= Raphaël Tardon =

Martiniquan writer (1911–1967)

Raphaël Louis Thomas Tardon (October 27, 1911 – January 16, 1967) was a French writer, novelist and essayist of Martiniquais origin. He was posthumously awarded the Prix littéraire des Caraïbes in 1966 for his complete body of work. He was the father of screenwriter Bruno Tardon.

==Biography==
Born into a wealthy family in Fort-de-France, Martinique, Tardon attended at the Lycée Schoelcher in Fort-de-France and studied law and history in France. At the outbreak of World War II he served briefly in the French army and later in the resistance in southern France. His sister, Manon Tardon, also fought in the Resistance. After the war, he worked in Paris as a journalist, and subsequently worked for the Ministry of Information, in Madagascar, Dakar and Guadeloupe.

His first published book was a collection of stories, Bleu des Isles. It was followed by the novels Starkenfirst (1947), which deals with the slave trade, La Caldeira (1948), and Christ aux poing (1950). In 1951, Tardon published the biography Toussaint Louverture, le Napoléon noir, and in 1963 a study of race entitled Noirs et blancs.

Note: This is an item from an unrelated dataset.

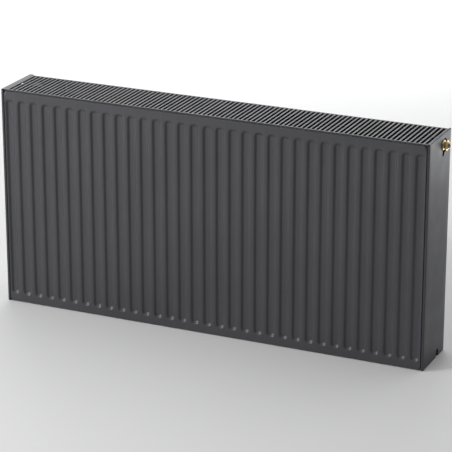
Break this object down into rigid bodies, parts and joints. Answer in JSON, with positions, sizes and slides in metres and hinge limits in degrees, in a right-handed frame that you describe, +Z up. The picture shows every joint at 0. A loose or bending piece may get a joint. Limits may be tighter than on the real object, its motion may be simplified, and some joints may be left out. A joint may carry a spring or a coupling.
{
  "type": "panel radiator with valve",
  "caption": "Steel panel radiator with upright pressed channels, slotted top grille, side covers and a built-in thermostatic valve at the upper right.",
  "frame": {"origin": "middle of the overall box, at its lower face", "axes": "-Y front face, +Y wall, +X valve side, +Z up"},
  "size_m": [1.1366, 0.155, 0.557],
  "materials": {
    "anthracite_enamel": "satin anthracite powder coat",
    "convector_enamel": "satin anthracite coat, thin",
    "casing_enamel": "satin anthracite powder coat",
    "spring_steel": "zinc plated",
    "brass": "turned",
    "nickelled_brass": "nickel plated",
    "stainless_steel": "ground",
    "black_plastic": "moulded",
    "white_plastic": "moulded",
    "black_rubber": "moulded"
  },
  "bodies": {
    "radiator": {"front_panel_outer_sheet": "anthracite_enamel", "front_panel_inner_sheet": "anthracite_enamel", "middle_panel_front_sheet": "anthracite_enamel", "middle_panel_back_sheet": "anthracite_enamel", "rear_panel_front_sheet": "anthracite_enamel", "rear_panel_back_sheet": "anthracite_enamel", "valve_tee": "anthracite_enamel", "lower_right_tee": "anthracite_enamel", "vent_tee": "anthracite_enamel", "lower_left_tee": "anthracite_enamel", "header_spacers": "anthracite_enamel", "flow_socket": "anthracite_enamel", "return_socket": "anthracite_enamel", "riser_pipe": "anthracite_enamel", "upper_lugs": "anthracite_enamel", "lower_lugs": "anthracite_enamel", "front_convector": "convector_enamel", "middle_convector": "convector_enamel", "rear_convector": "convector_enamel", "valve_spring": "spring_steel", "valve_insert_body": "brass", "gland_bush": "brass", "vent_plug_body": "nickelled_brass", "lower_left_blind_plug": "nickelled_brass", "lower_right_blind_plug": "nickelled_brass", "stem_o_ring": "black_rubber", "insert_o_ring": "black_rubber", "vent_o_ring": "black_rubber", "lower_left_plug_o_ring": "black_rubber", "lower_right_plug_o_ring": "black_rubber"},
    "grille": {"top_grille": "casing_enamel", "grille_clips": "spring_steel"},
    "right_cover": {"right_side_cover": "casing_enamel", "right_cover_clips": "spring_steel"},
    "left_cover": {"left_side_cover": "casing_enamel", "left_cover_clips": "spring_steel"},
    "valve_pin": {"valve_stem": "stainless_steel", "valve_cone": "black_rubber"},
    "presetting_ring": {"presetting_ring": "black_plastic"},
    "vent_nozzle": {"vent_nozzle": "white_plastic"},
    "bleed_screw": {"bleed_screw": "brass"}
  },
  "joints": [
    {"name": "grille_lift", "type": "slide", "parent": "radiator", "child": "grille", "axis": [0, 0, 1], "range_m": [0, 0.08]},
    {"name": "right_cover_pull", "type": "slide", "parent": "radiator", "child": "right_cover", "axis": [1, 0, 0], "range_m": [0, 0.06]},
    {"name": "left_cover_pull", "type": "slide", "parent": "radiator", "child": "left_cover", "axis": [-1, 0, 0], "range_m": [0, 0.06]},
    {"name": "valve_press", "type": "slide", "parent": "radiator", "child": "valve_pin", "axis": [-1, 0, 0], "range_m": [0, 0.003], "stiffness_N_per_m": 1500, "springref_m": -0.004, "deforming": ["valve_spring"]},
    {"name": "presetting_turn", "type": "hinge", "parent": "radiator", "child": "presetting_ring", "pos_m": [0.56425, 0.0265, 0.527], "axis": [1, 0, 0], "range_deg": [0, 315]},
    {"name": "nozzle_turn", "type": "hinge", "parent": "radiator", "child": "vent_nozzle", "pos_m": [-0.56385, 0.0265, 0.527], "axis": [-1, 0, 0], "continuous": true},
    {"name": "bleed_turn", "type": "hinge", "parent": "radiator", "child": "bleed_screw", "pos_m": [-0.56675, 0.0265, 0.527], "axis": [-1, 0, 0], "range_deg": [0, 360]}
  ]
}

Tardon died in Paris in 1967.

Rue Manon-et-Raphaël-Tardon, a street in the Didier district of Fort-de-France, is named after Tardon and his sister.

==List of works==
- 1946: Bleu des Isles (stories), Fasquelle (Paris)
- 1947: Starkenfirst (novel), Fasquelle (Paris)
- 1948: La Caldeira (novel), Fasquelle (Paris) - republished in 2002 by Ibis Rouge Éditions
- 1948: Le combat de Schoelcher (non-fiction), Fasquelle (Paris)
- 1950: Christ aux poing (novel), Fasquelle (Paris)
- 1951: Toussaint Louverture, le Napoléon noir (non-fiction), Éditions Bellemand
- 1961: Noirs et blancs. Une solution: l'Apartheid?, Éditions Denoël (Paris)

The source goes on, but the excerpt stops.